Copy out all lines of the records in which the word "with" appears.

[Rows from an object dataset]
--
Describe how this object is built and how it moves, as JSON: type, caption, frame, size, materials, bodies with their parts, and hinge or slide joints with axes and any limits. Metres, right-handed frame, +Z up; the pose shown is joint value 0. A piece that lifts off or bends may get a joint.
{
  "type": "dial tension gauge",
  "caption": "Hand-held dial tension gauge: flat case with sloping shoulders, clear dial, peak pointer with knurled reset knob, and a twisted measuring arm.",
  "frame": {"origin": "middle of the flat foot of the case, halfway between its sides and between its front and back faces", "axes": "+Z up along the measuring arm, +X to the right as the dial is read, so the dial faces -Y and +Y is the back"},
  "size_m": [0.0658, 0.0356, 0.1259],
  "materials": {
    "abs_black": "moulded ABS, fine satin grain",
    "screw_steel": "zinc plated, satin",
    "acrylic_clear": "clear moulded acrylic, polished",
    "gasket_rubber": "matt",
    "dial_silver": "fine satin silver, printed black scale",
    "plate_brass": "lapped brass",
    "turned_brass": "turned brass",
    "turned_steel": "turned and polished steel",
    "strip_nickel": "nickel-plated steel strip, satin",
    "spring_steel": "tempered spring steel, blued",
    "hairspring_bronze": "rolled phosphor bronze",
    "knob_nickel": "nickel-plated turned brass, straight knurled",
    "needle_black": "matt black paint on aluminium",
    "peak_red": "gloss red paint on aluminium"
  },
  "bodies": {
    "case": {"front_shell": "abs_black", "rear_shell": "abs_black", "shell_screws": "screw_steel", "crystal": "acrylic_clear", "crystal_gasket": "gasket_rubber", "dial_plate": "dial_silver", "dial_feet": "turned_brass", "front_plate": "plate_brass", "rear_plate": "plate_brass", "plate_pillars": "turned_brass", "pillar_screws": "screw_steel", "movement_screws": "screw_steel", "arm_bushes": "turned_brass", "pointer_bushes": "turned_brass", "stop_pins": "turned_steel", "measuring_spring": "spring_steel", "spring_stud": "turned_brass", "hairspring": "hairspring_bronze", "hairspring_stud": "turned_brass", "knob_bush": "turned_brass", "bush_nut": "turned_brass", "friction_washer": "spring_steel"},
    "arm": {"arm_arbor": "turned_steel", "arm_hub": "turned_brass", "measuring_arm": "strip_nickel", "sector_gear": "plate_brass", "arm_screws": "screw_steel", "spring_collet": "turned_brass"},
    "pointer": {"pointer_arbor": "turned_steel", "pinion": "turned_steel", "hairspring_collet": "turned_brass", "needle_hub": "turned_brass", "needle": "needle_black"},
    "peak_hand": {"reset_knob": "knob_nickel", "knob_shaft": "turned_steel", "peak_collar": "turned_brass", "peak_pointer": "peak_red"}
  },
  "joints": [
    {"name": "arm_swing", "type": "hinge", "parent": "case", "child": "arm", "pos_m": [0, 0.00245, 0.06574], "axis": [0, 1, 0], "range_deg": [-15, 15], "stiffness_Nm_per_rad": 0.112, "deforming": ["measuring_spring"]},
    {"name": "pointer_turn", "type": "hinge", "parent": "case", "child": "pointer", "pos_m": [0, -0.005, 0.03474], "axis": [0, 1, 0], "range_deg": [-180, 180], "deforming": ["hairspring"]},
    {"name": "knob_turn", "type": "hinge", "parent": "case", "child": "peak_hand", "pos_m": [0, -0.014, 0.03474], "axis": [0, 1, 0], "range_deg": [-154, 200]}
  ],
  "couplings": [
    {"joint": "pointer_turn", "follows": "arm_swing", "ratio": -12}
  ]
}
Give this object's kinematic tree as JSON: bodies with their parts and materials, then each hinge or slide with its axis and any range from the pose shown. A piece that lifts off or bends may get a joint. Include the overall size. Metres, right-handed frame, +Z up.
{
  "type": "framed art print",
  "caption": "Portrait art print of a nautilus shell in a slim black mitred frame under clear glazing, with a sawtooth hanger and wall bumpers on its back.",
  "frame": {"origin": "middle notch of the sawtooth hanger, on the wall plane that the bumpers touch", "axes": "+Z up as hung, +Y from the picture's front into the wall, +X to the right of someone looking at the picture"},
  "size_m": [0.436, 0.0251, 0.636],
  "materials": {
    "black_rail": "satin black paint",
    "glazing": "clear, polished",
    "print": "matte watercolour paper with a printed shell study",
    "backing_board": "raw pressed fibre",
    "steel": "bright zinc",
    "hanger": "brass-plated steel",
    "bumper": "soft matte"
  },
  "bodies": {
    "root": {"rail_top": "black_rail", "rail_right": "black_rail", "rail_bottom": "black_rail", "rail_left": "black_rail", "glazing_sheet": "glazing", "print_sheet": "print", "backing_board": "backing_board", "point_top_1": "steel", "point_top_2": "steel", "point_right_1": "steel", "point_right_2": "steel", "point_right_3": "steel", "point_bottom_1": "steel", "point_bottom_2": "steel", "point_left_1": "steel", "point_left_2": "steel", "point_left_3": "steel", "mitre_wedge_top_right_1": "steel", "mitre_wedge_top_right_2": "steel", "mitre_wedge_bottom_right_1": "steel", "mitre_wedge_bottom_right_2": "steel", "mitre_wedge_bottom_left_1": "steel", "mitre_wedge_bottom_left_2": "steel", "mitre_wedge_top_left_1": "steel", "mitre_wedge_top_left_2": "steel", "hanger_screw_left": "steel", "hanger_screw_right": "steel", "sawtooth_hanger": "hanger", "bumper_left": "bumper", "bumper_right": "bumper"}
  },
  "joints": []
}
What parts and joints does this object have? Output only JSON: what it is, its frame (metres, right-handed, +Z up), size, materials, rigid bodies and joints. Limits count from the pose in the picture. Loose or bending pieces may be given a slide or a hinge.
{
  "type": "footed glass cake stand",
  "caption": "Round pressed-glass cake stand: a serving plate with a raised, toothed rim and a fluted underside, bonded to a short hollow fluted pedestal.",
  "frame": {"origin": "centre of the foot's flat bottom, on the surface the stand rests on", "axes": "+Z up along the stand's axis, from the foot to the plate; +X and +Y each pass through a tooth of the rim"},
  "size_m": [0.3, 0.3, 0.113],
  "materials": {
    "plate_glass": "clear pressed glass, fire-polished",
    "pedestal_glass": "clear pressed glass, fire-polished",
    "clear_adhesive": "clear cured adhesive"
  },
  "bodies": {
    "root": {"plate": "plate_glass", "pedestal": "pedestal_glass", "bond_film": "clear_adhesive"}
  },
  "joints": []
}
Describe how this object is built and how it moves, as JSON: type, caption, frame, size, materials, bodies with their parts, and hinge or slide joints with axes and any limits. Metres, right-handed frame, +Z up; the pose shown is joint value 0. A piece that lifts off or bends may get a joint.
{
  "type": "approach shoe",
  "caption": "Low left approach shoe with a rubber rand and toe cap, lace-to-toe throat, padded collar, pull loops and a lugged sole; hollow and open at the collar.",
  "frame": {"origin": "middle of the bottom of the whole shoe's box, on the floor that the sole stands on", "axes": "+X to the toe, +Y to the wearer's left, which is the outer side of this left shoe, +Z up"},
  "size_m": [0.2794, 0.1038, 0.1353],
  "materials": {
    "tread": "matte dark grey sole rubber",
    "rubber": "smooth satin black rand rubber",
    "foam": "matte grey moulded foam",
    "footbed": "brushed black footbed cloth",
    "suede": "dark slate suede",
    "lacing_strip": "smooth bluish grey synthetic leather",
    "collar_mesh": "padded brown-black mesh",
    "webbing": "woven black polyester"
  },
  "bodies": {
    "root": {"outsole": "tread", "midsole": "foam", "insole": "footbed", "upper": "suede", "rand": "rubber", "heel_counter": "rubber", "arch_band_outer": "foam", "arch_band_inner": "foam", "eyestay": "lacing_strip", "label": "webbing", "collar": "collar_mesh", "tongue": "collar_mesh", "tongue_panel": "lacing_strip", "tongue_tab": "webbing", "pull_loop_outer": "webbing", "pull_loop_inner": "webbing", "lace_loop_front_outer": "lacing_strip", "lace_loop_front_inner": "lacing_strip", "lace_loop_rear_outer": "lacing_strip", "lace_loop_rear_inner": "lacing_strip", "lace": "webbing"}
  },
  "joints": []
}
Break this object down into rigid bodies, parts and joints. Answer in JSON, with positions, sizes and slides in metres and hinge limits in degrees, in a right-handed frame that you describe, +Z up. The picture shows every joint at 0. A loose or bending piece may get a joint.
--
- [REPLY TO THE TASK]:
Describe how this object is built and how it moves, as JSON: type, caption, frame, size, materials, bodies with their parts, and hinge or slide joints with axes and any limits. Metres, right-handed frame, +Z up; the pose shown is joint value 0. A piece that lifts off or bends may get a joint.
  "caption": "Hand-held dial tension gauge: flat case with sloping shoulders, clear dial, peak pointer with knurled reset knob, and a twisted measuring arm.",
Give this object's kinematic tree as JSON: bodies with their parts and materials, then each hinge or slide with its axis and any range from the pose shown. A piece that lifts off or bends may get a joint. Include the overall size. Metres, right-handed frame, +Z up.
  "caption": "Portrait art print of a nautilus shell in a slim black mitred frame under clear glazing, with a sawtooth hanger and wall bumpers on its back.",
    "print": "matte watercolour paper with a printed shell study",
  "caption": "Round pressed-glass cake stand: a serving plate with a raised, toothed rim and a fluted underside, bonded to a short hollow fluted pedestal.",
Describe how this object is built and how it moves, as JSON: type, caption, frame, size, materials, bodies with their parts, and hinge or slide joints with axes and any limits. Metres, right-handed frame, +Z up; the pose shown is joint value 0. A piece that lifts off or bends may get a joint.
  "caption": "Low left approach shoe with a rubber rand and toe cap, lace-to-toe throat, padded collar, pull loops and a lugged sole; hollow and open at the collar.",
Break this object down into rigid bodies, parts and joints. Answer in JSON, with positions, sizes and slides in metres and hinge limits in degrees, in a right-handed frame that you describe, +Z up. The picture shows every joint at 0. A loose or bending piece may get a joint.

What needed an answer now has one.